Scaling theory for Mott-Hubbard transitions

19 Feb 2018  ·  Anirban Mukherjee, Siddhartha Lal ·

We present a $T=0K$ renormalization group (RG) phase diagram for the electronic Hubbard model in two dimensions on the square lattice at, and away from, half filling. The RG procedure treats quantum fluctuations in the single particle occupation number nonperturbatively via the unitarily decoupling of one electronic state at every RG step. The resulting phase diagram thus possess the quantum fluctuation energy scale ($\omega$) as one of its axes. A relation is derived between $\omega$ and the effective temperature scale upto which gapless, as well as emergent gapped, phases can be obtained. We find that the transition in the half-filled Hubbard model involves, for any on-site repulsion, passage from a marginal Fermi liquid to a topologically-ordered gapped Mott liquid through a pseudogapped phase bookended by Fermi surface topology-changing Lifshitz transitions.
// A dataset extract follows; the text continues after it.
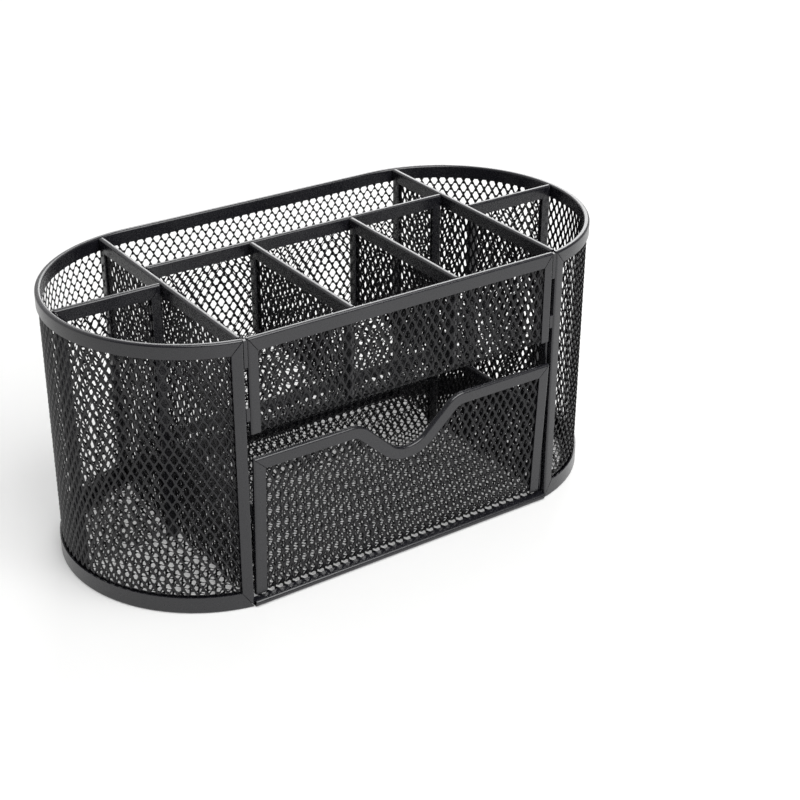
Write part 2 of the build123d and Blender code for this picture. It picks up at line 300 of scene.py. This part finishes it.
def make_coat_group():
    """Powder coat: orange peel, fine grain and slow clouding, all in real sizes."""
    group = bpy.data.node_groups.new("powder_coat", "ShaderNodeTree")
    socket = group.interface.new_socket
    for label, start in (("Peel Scale", 1500.0), ("Cloud Scale", 60.0), ("Grain", 0.5)):
        socket(label, in_out="INPUT", socket_type="NodeSocketFloat").default_value = start
    for label in ("Dark Colour", "Light Colour"):
        socket(label, in_out="INPUT", socket_type="NodeSocketColor")
    for label in ("Smooth Roughness", "Rough Roughness"):
        socket(label, in_out="INPUT", socket_type="NodeSocketFloat")
    socket("Colour", in_out="OUTPUT", socket_type="NodeSocketColor")
    for label in ("Roughness", "Height"):
        socket(label, in_out="OUTPUT", socket_type="NodeSocketFloat")
    new, link = group.nodes.new, group.links.new
    given, out = new("NodeGroupInput"), new("NodeGroupOutput")
    place = new("ShaderNodeTexCoord")
    peel, grain, cloud = (new("ShaderNodeTexNoise") for _ in range(3))
    for noise in (peel, grain, cloud):
        link(place.outputs["Object"], noise.inputs["Vector"])
    link(given.outputs["Peel Scale"], peel.inputs["Scale"])
    link(given.outputs["Cloud Scale"], cloud.inputs["Scale"])
    peel.inputs["Detail"].default_value = PEEL_DETAIL
    grain.inputs["Scale"].default_value = GRAIN_SCALE
    grain.inputs["Detail"].default_value = GRAIN_DETAIL
    cloud.inputs["Detail"].default_value = CLOUD_DETAIL
    speck = worked_out(group, "MULTIPLY", grain.outputs["Fac"], given.outputs["Grain"])
    tone = worked_out(group, "MULTIPLY_ADD", cloud.outputs["Fac"], CLOUD_SHARE, speck)
    height = worked_out(group, "MULTIPLY_ADD", speck, GRAIN_HEIGHT, peel.outputs["Fac"])
    colour = new("ShaderNodeMix")
    colour.data_type = "RGBA"
    link(tone, colour.inputs["Factor"])
    link(given.outputs["Dark Colour"], colour.inputs["A"])
    link(given.outputs["Light Colour"], colour.inputs["B"])
    rough = new("ShaderNodeMix")
    link(peel.outputs["Fac"], rough.inputs["Factor"])
    link(given.outputs["Smooth Roughness"], rough.inputs["A"])
    link(given.outputs["Rough Roughness"], rough.inputs["B"])
    link(colour.outputs["Result"], out.inputs["Colour"])
    link(rough.outputs["Result"], out.inputs["Roughness"])
    link(height, out.inputs["Height"])
    return group


coat_group = make_coat_group()


def coat(name, dark, light, smooth, rough, peel_depth, shine=0.5):
    """A coated or moulded surface with its own tones, gloss and peel."""
    material = bpy.data.materials.new(name)
    tree = nodes_of(material)
    new, link = tree.nodes.new, tree.links.new
    surface = new("ShaderNodeGroup")
    surface.node_tree = coat_group
    surface.inputs["Dark Colour"].default_value = (*dark, 1)
    surface.inputs["Light Colour"].default_value = (*light, 1)
    surface.inputs["Smooth Roughness"].default_value = smooth
    surface.inputs["Rough Roughness"].default_value = rough
    shader = new("ShaderNodeBsdfPrincipled")
    out = new("ShaderNodeOutputMaterial")
    bump = new("ShaderNodeBump")
    bump.inputs["Distance"].default_value = peel_depth
    bump.inputs["Strength"].default_value = PEEL_STRENGTH
    shader.inputs["Specular IOR Level"].default_value = shine
    link(surface.outputs["Height"], bump.inputs["Height"])
    link(bump.outputs["Normal"], shader.inputs["Normal"])
    link(surface.outputs["Colour"], shader.inputs["Base Color"])
    link(surface.outputs["Roughness"], shader.inputs["Roughness"])
    link(shader.outputs["BSDF"], out.inputs["Surface"])
    return material


strip_coat = coat(
    "black_powder_coat_strips",
    dark=(0.006, 0.006, 0.008),
    light=(0.013, 0.013, 0.017),
    smooth=0.2,
    rough=0.32,
    peel_depth=0.012 * MM,
    shine=0.66,
)
net_coat = coat(
    "black_powder_coat_mesh",
    dark=(0.004, 0.004, 0.005),
    light=(0.009, 0.009, 0.011),
    smooth=0.2,
    rough=0.32,
    peel_depth=0.01 * MM,
    shine=0.4,
)
foot_rubber = coat(
    "black_rubber",
    dark=(0.012, 0.012, 0.012),
    light=(0.026, 0.026, 0.026),
    smooth=0.7,
    rough=0.9,
    peel_depth=0.04 * MM,
)

# ---------------------------------------------------------------- outer wall and floor
base_low, base_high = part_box("base_band")
END_RADIUS = base_high.y
END_CENTRE = base_high.x - END_RADIUS


def wall_path(radius, front_x):
    """A line along the middle of the wall, from one side of the drawer's bay round to the other."""
    bpy.ops.mesh.primitive_circle_add(
        vertices=ARC_STEPS, radius=radius, fill_type="NOTHING", location=(END_CENTRE, 0, 0)
    )
    path = bpy.context.object
    settle(path)
    open_up(path)
    bpy.ops.mesh.select_all(action="SELECT")
    inwards = (-1, 0, 0)
    bpy.ops.mesh.bisect(
        plane_co=(END_CENTRE - SEAM_LAP, 0, 0), plane_no=inwards, clear_outer=True
    )
    pick("EDGE", lambda edge: all(corner.co.y < 0 for corner in edge.verts))
    bpy.ops.mesh.bisect(plane_co=(front_x, 0, 0), plane_no=inwards, clear_outer=True)
    close_up()
    modify(path, "MIRROR", use_mirror_merge=False)
    open_up(path)
    pick("VERT", lambda corner: corner.co.y > 0 and abs(corner.co.x) < END_CENTRE + SEAM_REACH)
    bpy.ops.mesh.edge_face_add()
    close_up()
    take(path)
    bpy.ops.object.convert(target="CURVE")
    return path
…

Using effective Hamiltonians and wavefunctions for the low-energy many-body eigenstates for the doped Mott liquid obtained from the stable fixed point of the RG flow, we demonstrate the collapse of the pseudogap for charge excitations (Mottness) at a quantum critical point possessing a nodal non-Fermi liquid with superconducting fluctuations, and spin-pseudogapping near the antinodes. d-wave Superconducting order is shown to arise from this quantum critical state of matter. Benchmarking of the ground state energy per particle and the double-occupancy fraction against existing numerical results also yields excellent agreement. We present detailed insight into the $T=0$ origin of several experimentally observed findings in the cuprates, including Homes law and Planckian dissipation. Our results offer insight on the ubiquitous origin of superconductivity in doped Mott insulating states, and pave the way towards a systematic search for higher superconducting transition temperatures in such systems.